Monday, February 11, 2013

Lunar Eclipsed

           A typical New England nor'easter: 2+ feet of snow dumped on us last Friday night through Saturday. The build-up: everyone was a-buzz since Wednesday about the storm of the century.  Long lines at the checkout aisle for the impending snowpocalypse—carts with milk, bread, and A LOT OF liquor…Schools closed on Friday, much of work canceled, T closed by mid-afternoon.  Unprecedented statewide travel ban for more than 24 hours. So much snow that when we opened the door Saturday morning, we were greeted with snow up to our thighs.
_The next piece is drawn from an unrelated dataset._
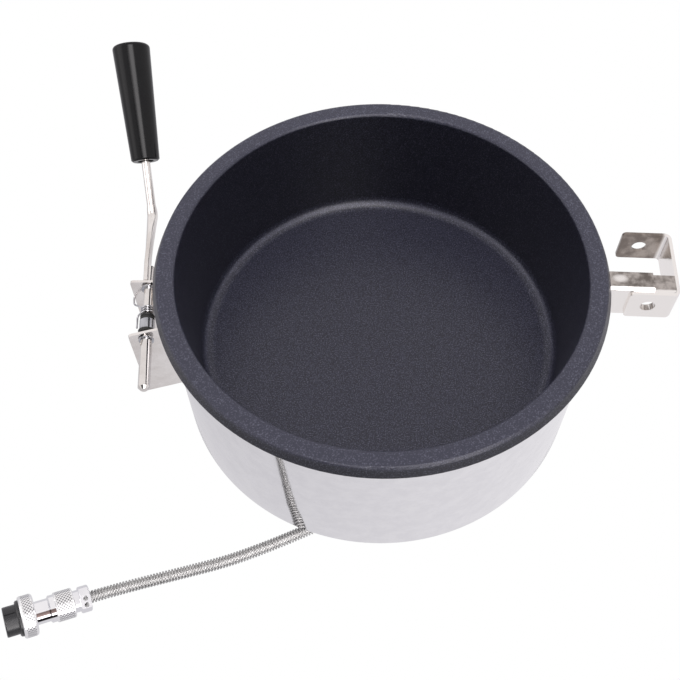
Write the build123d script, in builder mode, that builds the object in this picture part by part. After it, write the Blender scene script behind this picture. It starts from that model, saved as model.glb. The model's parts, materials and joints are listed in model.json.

Shovel ‘til you drop to unearth a sidewalk path, make an egress from the backdoor, and uncover our little snowball Toyota in front of the house. 
            The thing is, this was supposed to be a weekend of monumentous proportions for us, but for entirely different reasons.  The Lunar New Year (Têt) was yesterday, and Mardi Gras is tomorrow. In fact, today is Lundi Gras, kind of like Mardi Gras eve.  I remember growing up in New Orleans and loving the confluence of two of the most important holidays of the year for the Vietnamese and for New Orleanians. There was months of build-up to each holiday, and once in a while, they would fall during the same week—I remember once the two holidays even fell on the same day!  Childhood memories of my family preparing for a big party for Têt, with lots of traditional foods, flowers, firecrackers, and the ly xì (lucky money in red envelopes) for kids. We’d all clean up, full bellies, full pockets, with dreams of how to spend our lucky cash. Combine that with the revelry of Mardi Gras, filled with parades, costumes, weekly king cake at school…and don’t forget the "throws" from the parades: beads, cups, doubloons. For a kid, when both collided, it was more than a double happiness of holidays—truly magical.
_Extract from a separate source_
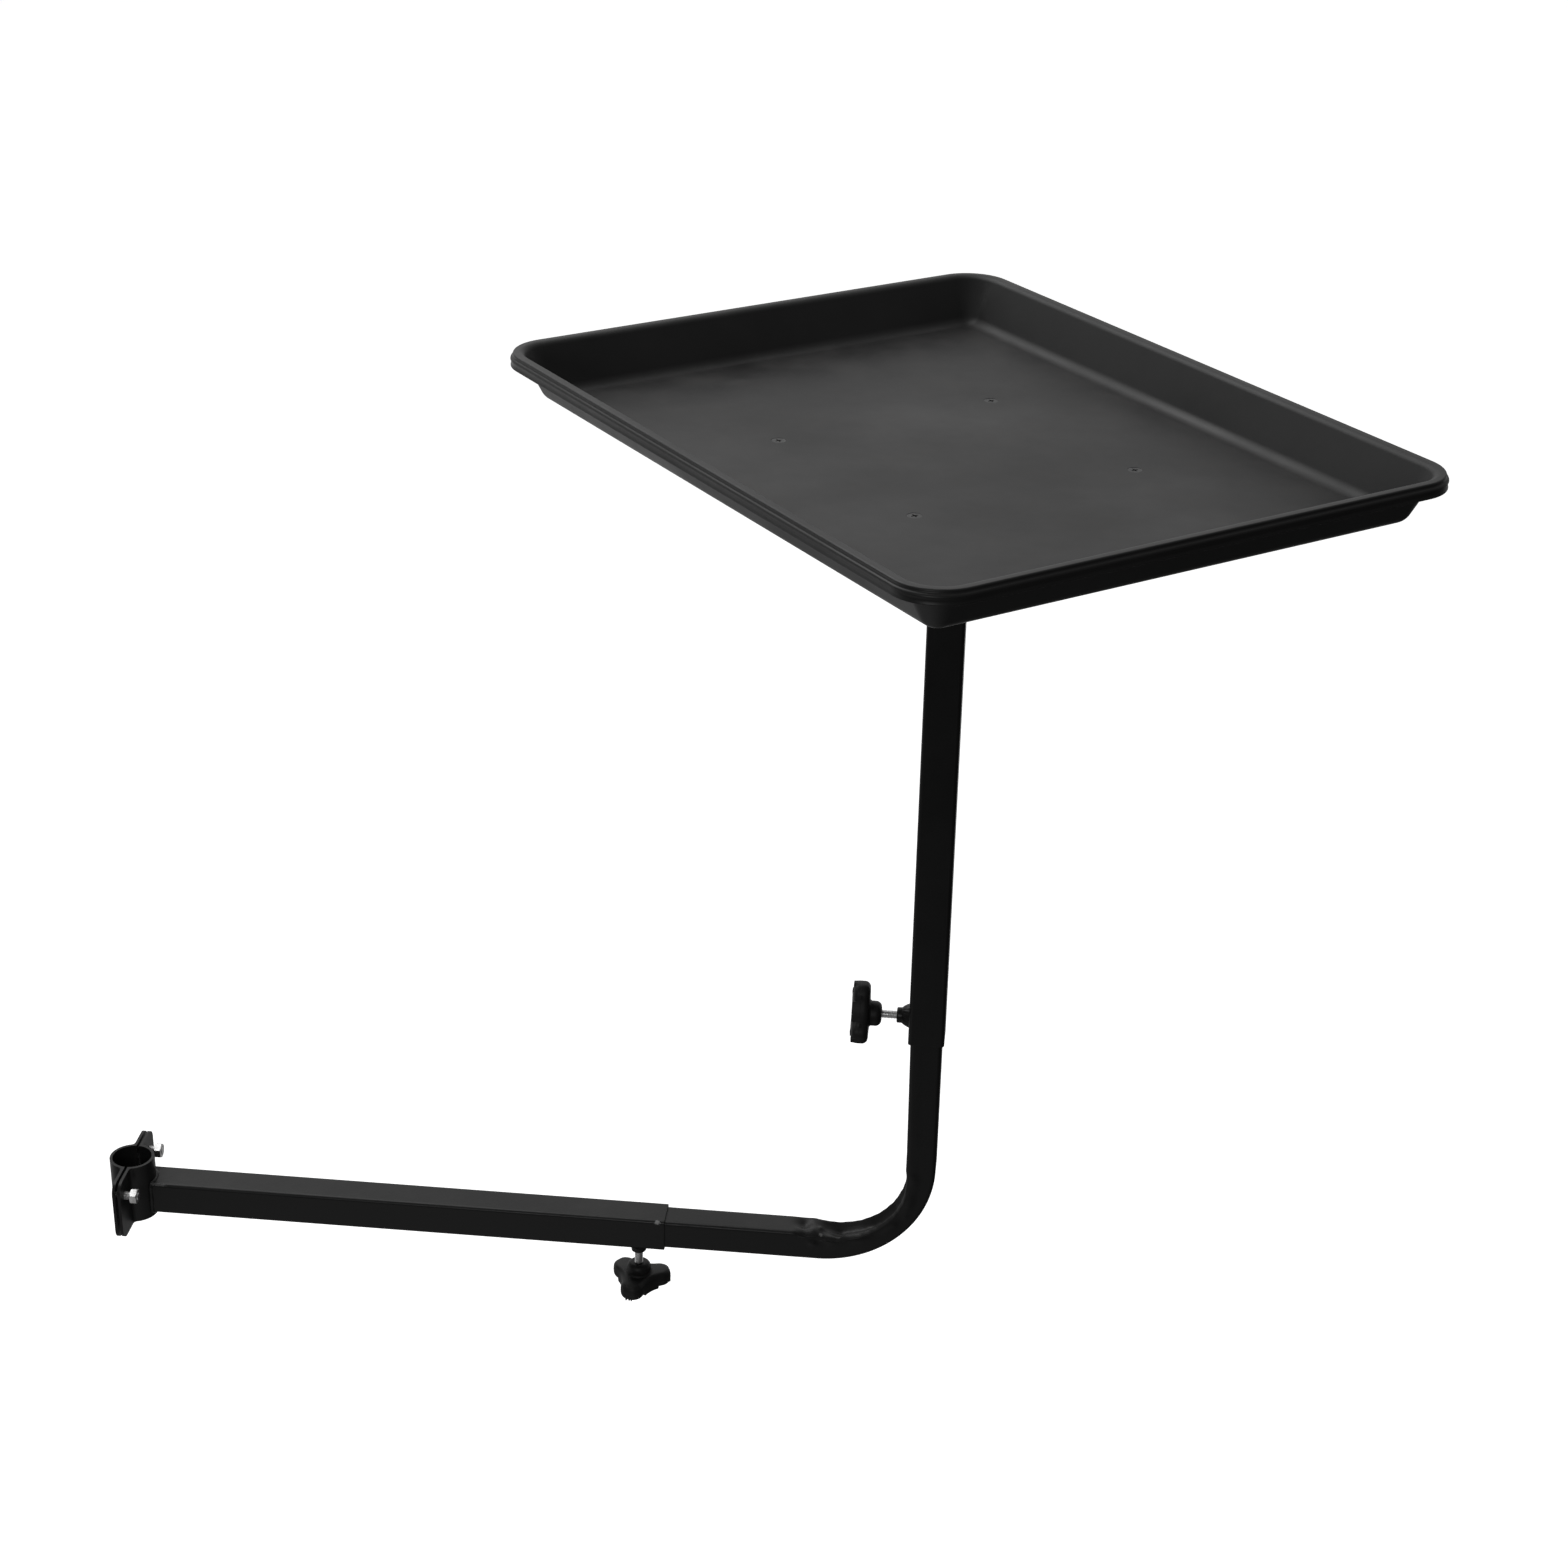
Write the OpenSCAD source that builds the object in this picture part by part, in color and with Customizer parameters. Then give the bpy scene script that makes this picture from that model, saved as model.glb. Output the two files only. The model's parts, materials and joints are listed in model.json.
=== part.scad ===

            My husband experienced firsthand the craziness of Têt prep a few years ago. We went to Dorchester to pick up some essentials, and he was greeted by the mob scene in the parking lot.  “Holy Moly!” he exclaimed in disbelief as he navigated aggressive Boston-Asian driving as I sprinted inside, ready to brave the crowds, And recently we toured Mardi Gras World, where crews of artists work year-round to create those decadent parade floats. He totally got it: “Wow, you guys are serious about this stuff.” Yes, my dear, we are.  (And to demystify it further for the rest—consider this a PSA, no more faux pas please: yes, it IS also known as “Chinese New Year”—to the Chinese. For the rest of us non-Chinese types, you can wish us a Happy Lunar New Year. And don't tell me it's too confusing to keep track of when these holidays land every year. It's called google, folks.)           
            Here, far away in New England, we had planned something simple: dinner out this weekend to our neighborhood foodie delight, East by Northeast, and dim sum with the kids Sunday.  My husband was going to buy cherry blossoms to decorate the house for the New Year.  In the past, we’ve even invited dear friends to share king cake or for a real Têt meal. But even our simplest plans were thwarted by that darn Nemo. We braved the elements Saturday night to go out to dinner (at Puritain and co, kind of fitting given the classic New England weather), but I fell ill yesterday with the dude’s nasty cold (no wonder he’s been cranky all week—this is the pits!), so we ended up getting Chinese takeout instead and turning in early.
            Not the same.  As I nurse this cold and stare outside at the winter wonderland (the kids are out with our beloved nanny after many days of cabin fever), I muse about how we can better celebrate these important holidays next year. One day soon we’ll make it down to nola for Mardi Gras, and eventually to Vietnam for Têt. I want our kids to have just a little taste of that excitement I felt as a child, for them to appreciate what amazing holidays they are.  It’s a letdown, kind of like if that big holiday in your life--be it Thanksgiving, Christmas, Rosh Hashanah, Yom Kippur, Diwali, or Ramadan--never quite came this year. 

 Well, there’s always next year.  Until then, Happy Lunar New Year and Happy Mardi Gras, y'all!